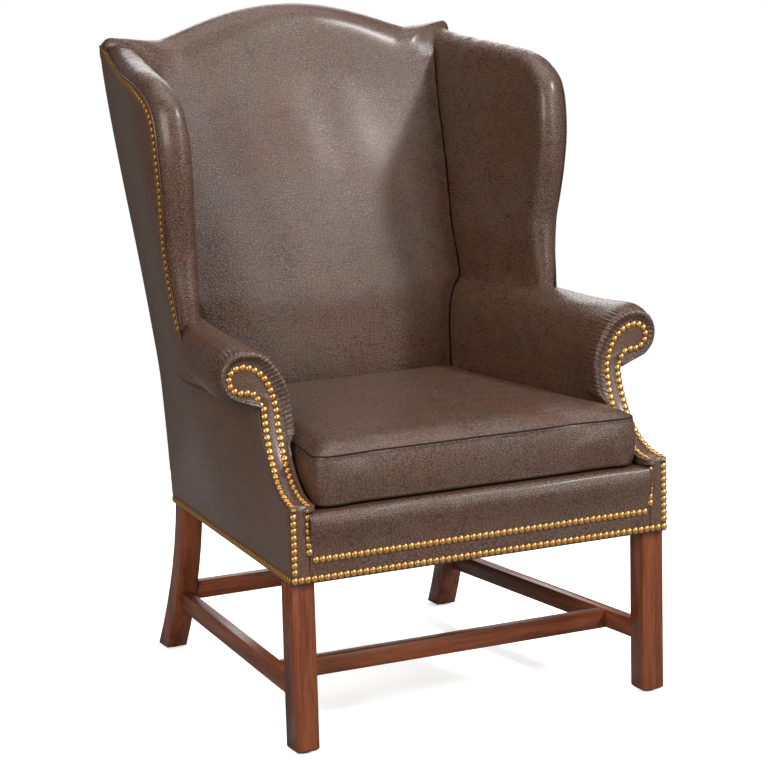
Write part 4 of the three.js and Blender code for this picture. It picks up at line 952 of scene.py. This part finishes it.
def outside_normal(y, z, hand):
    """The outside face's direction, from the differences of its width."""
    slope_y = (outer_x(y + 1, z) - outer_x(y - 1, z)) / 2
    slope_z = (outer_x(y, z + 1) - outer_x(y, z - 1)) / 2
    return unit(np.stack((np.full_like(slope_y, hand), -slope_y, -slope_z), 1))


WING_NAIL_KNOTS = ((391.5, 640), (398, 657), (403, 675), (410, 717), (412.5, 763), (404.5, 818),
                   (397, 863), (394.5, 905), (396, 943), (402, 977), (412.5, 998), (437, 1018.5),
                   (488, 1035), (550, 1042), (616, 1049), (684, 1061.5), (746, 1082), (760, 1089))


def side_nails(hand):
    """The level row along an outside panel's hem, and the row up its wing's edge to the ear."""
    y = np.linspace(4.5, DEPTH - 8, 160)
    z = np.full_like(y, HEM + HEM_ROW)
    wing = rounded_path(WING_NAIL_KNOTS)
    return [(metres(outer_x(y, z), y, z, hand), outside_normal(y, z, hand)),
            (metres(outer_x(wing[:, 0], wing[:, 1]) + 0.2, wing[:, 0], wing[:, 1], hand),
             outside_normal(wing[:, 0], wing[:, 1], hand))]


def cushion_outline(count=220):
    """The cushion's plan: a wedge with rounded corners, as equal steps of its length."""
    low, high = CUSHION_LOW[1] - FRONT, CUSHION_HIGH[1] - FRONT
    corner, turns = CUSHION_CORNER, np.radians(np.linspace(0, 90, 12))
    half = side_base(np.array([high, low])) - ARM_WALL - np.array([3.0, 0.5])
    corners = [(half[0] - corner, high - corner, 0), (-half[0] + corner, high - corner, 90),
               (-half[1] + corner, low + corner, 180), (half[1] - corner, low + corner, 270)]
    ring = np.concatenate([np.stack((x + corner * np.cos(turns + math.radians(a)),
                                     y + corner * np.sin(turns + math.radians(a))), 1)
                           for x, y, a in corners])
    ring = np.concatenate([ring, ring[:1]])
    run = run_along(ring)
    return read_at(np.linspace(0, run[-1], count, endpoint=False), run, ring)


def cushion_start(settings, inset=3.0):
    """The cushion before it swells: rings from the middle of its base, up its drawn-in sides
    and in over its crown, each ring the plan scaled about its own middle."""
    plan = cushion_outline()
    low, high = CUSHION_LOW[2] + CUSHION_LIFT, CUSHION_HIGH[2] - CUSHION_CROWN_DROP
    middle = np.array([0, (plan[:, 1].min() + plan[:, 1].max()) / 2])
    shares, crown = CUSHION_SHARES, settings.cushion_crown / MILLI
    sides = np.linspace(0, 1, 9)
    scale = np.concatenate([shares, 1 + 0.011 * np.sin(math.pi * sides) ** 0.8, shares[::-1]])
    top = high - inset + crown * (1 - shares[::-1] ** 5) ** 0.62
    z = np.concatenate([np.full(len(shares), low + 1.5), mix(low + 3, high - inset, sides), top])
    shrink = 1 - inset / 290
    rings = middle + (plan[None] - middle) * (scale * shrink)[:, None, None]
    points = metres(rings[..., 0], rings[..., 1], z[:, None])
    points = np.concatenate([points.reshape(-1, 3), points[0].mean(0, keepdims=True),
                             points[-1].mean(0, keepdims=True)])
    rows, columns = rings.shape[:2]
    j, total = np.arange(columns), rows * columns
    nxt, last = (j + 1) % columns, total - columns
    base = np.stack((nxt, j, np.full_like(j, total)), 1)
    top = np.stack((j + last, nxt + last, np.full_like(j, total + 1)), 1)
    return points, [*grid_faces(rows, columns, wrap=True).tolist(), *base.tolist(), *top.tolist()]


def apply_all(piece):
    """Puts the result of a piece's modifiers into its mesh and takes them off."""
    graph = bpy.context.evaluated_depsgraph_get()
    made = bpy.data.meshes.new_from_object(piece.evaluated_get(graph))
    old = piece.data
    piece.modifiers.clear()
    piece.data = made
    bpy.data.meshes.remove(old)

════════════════

STATED TASK:
From the top of the listing above, restate each line word for word up to and including the line with "outside_normal(wing[:, 0], wing[:, 1], hand))]"; add nothing else.

SOLUTION:
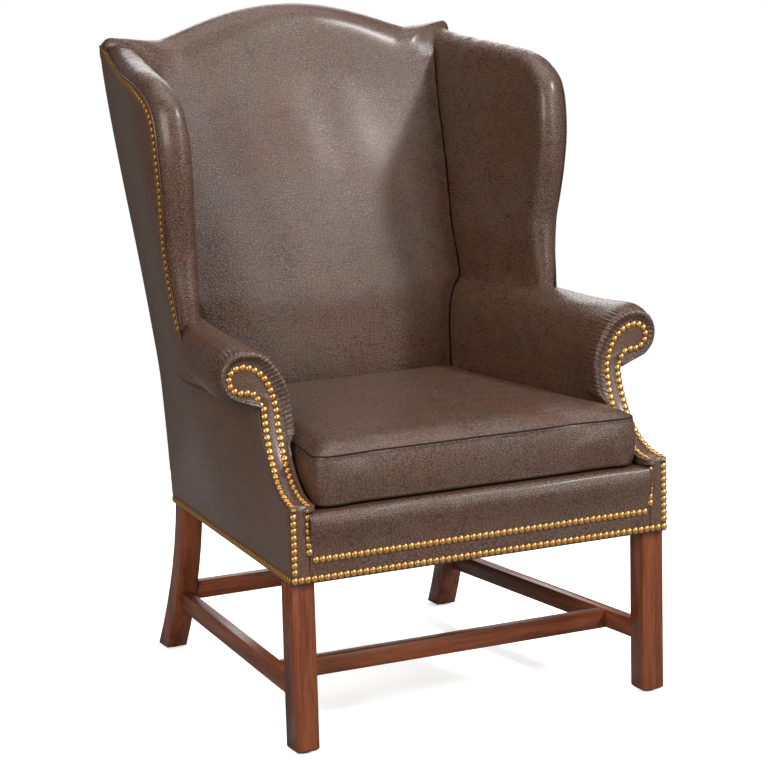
Write part 4 of the three.js and Blender code for this picture. It picks up at line 952 of scene.py. This part finishes it.
def outside_normal(y, z, hand):
    """The outside face's direction, from the differences of its width."""
    slope_y = (outer_x(y + 1, z) - outer_x(y - 1, z)) / 2
    slope_z = (outer_x(y, z + 1) - outer_x(y, z - 1)) / 2
    return unit(np.stack((np.full_like(slope_y, hand), -slope_y, -slope_z), 1))


WING_NAIL_KNOTS = ((391.5, 640), (398, 657), (403, 675), (410, 717), (412.5, 763), (404.5, 818),
                   (397, 863), (394.5, 905), (396, 943), (402, 977), (412.5, 998), (437, 1018.5),
                   (488, 1035), (550, 1042), (616, 1049), (684, 1061.5), (746, 1082), (760, 1089))


def side_nails(hand):
    """The level row along an outside panel's hem, and the row up its wing's edge to the ear."""
    y = np.linspace(4.5, DEPTH - 8, 160)
    z = np.full_like(y, HEM + HEM_ROW)
    wing = rounded_path(WING_NAIL_KNOTS)
    return [(metres(outer_x(y, z), y, z, hand), outside_normal(y, z, hand)),
            (metres(outer_x(wing[:, 0], wing[:, 1]) + 0.2, wing[:, 0], wing[:, 1], hand),
             outside_normal(wing[:, 0], wing[:, 1], hand))]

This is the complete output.